Para beber de esta fuente acuden a la comunidad miles de jóvenes cada año que, con su movimiento incesante, habitan la colina. La estancia habitual es una semana –de domingo a domingo–, y la presencia tan numerosa de chicos y chicas conforma una suerte de ciudad llena de vida. Pasados La Casa y el campanario se abren los distintos espacios que estos jóvenes habitan. Salas de reuniones, una carpa para comer y, más arriba, la iglesia de la Reconciliación, rectilínea y sencilla, con sus cúpulas de regusto ortodoxo. Al seguir adelante se encuentran, a un lado, más de 40 barracones donde dormir, habitaciones con literas, una inmensa explanada en la que plantar las tiendas de campaña. A lo lejos El Oyak –el espacio más bullicioso de Taizé– donde, durante algunas horas al día, se abre un pequeño bar y una tienda con productos de primera necesidad. Es el punto de encuentro para unos jóvenes que necesitan también cantar, bailar, charlar y conocerse unos a otros. Tras la caseta de El Oyak por la noche suenan las guitarras: canciones de campamento pero también temas de moda, flamenco y hasta La Macarena.

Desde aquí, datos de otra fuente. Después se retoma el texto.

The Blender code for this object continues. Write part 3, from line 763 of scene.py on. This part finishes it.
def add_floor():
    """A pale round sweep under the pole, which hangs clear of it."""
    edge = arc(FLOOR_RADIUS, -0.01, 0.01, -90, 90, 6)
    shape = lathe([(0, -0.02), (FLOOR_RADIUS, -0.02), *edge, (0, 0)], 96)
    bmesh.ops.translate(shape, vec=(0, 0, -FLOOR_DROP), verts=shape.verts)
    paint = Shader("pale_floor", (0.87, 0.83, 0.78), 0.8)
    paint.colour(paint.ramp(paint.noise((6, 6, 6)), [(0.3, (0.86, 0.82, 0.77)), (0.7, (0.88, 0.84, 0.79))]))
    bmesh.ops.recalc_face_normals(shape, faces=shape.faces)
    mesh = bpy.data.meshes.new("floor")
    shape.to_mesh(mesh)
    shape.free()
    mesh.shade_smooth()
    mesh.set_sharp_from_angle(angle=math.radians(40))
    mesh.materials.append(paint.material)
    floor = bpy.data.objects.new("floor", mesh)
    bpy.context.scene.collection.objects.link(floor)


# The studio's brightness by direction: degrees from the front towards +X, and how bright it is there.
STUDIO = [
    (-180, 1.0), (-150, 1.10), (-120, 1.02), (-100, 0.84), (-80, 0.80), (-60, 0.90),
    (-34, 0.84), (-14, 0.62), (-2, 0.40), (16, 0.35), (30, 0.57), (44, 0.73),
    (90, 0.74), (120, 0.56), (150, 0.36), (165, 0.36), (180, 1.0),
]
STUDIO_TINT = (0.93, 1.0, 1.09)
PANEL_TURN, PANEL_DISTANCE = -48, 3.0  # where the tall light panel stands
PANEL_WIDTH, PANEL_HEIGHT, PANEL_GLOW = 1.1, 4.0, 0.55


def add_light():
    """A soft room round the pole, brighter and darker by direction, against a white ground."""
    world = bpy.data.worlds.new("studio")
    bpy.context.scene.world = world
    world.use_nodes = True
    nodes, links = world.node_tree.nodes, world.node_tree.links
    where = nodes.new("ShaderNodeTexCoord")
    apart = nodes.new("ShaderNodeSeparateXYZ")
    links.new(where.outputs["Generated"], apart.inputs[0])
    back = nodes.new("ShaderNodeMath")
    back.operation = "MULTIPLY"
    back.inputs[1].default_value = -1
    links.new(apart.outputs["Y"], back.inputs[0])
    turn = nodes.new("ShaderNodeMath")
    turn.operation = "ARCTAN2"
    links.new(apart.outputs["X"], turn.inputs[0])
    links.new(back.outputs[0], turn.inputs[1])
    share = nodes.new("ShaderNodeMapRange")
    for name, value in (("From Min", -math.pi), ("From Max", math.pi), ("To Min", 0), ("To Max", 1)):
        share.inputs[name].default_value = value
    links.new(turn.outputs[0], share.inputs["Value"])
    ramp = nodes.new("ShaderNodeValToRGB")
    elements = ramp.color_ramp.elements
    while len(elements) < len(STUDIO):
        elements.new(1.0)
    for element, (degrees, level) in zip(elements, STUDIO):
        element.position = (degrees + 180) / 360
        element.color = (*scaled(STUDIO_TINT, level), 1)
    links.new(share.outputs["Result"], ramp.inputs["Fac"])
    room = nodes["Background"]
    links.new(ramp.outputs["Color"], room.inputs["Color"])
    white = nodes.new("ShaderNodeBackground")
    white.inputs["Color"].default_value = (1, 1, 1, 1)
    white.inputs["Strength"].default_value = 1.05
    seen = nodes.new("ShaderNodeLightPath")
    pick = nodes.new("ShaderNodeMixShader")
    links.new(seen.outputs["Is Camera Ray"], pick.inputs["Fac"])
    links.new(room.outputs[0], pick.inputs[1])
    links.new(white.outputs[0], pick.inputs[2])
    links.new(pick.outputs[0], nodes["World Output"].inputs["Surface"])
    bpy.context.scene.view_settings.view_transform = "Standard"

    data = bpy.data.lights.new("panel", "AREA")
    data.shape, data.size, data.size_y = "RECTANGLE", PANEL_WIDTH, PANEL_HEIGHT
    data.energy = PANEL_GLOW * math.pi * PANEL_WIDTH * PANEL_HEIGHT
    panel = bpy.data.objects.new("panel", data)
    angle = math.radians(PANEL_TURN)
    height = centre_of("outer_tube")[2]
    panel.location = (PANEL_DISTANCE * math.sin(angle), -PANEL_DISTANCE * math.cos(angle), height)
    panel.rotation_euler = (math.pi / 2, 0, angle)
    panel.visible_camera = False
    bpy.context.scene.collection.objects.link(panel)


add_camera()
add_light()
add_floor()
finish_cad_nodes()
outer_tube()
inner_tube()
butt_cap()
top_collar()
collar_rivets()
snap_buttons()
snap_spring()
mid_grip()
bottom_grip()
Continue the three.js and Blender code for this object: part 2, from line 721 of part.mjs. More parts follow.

La colina se va poblando, volviéndose una tierra habitada de peregrinos que vienen a beber en abundancia el agua llena de vida.

Aunque esta población nómada está compuesta fundamentalmente por jóvenes, también Taizé abre las puertas de manera menos numerosa a la acogida de adultos y familias con hijos. Según avanzamos por la colina, para ellos existen dos espacios: una zona para los adultos que llegan individualmente o en pequeños grupos, y otra zona donde se alojan quienes vienen acompañados de niños y niñas –ya sean parejas, madres o padres solos con sus hijos o, incluso, tíos y abuelos que traen a sus sobrinos o nietos a vivir la experiencia de Taizé–. Ese espacio en el que los más pequeños son bienvenidos y cuentan con actividades especiales se llama Olinda y está en el pueblo vecino de Ameugny, aproximadamente a 1,5 kilómetros de la Iglesia de Taizé.

Hacia allí me encamino después del encuentro con el hermano Charles-Eugène. Será un camino que recorra muchas veces en estos días, al volver de cada oración o reposando el eco de las palabras tras cada entrevista. Una ruta entre campos y vides, un paisaje hermoso, sereno, sembrado de vacas completamente blancas que pastan mirando las montañas a lo lejos. El entorno natural de la colina es otro facilitador del encuentro con Dios en Taizé. La posibilidad de pasear, buscando espacios de absoluto silencio, separados del bullicio de las zonas comunes, es el mayor lujo en un lugar sin lujos. Además de los caminos que unen los pueblos de esta región borgoñona, descendiendo un poco la colina hacia el este se abre un espacio privilegiado para encontrar naturaleza y silencio: la fuente de Saint Étienne. Un lago para reflexionar que es el entorno fundamental para quienes eligen pasar en silencio su semana en Taizé.

Así, la geografía de la colina se ha ido adaptando a las necesidades de los peregrinos que han ido llegando a Taizé desde hace más de 60 años. Necesidad de hospedaje, de alimento, de compartir, de silencio y de oración, los ingredientes básicos de una semana en esta comunidad ecuménica.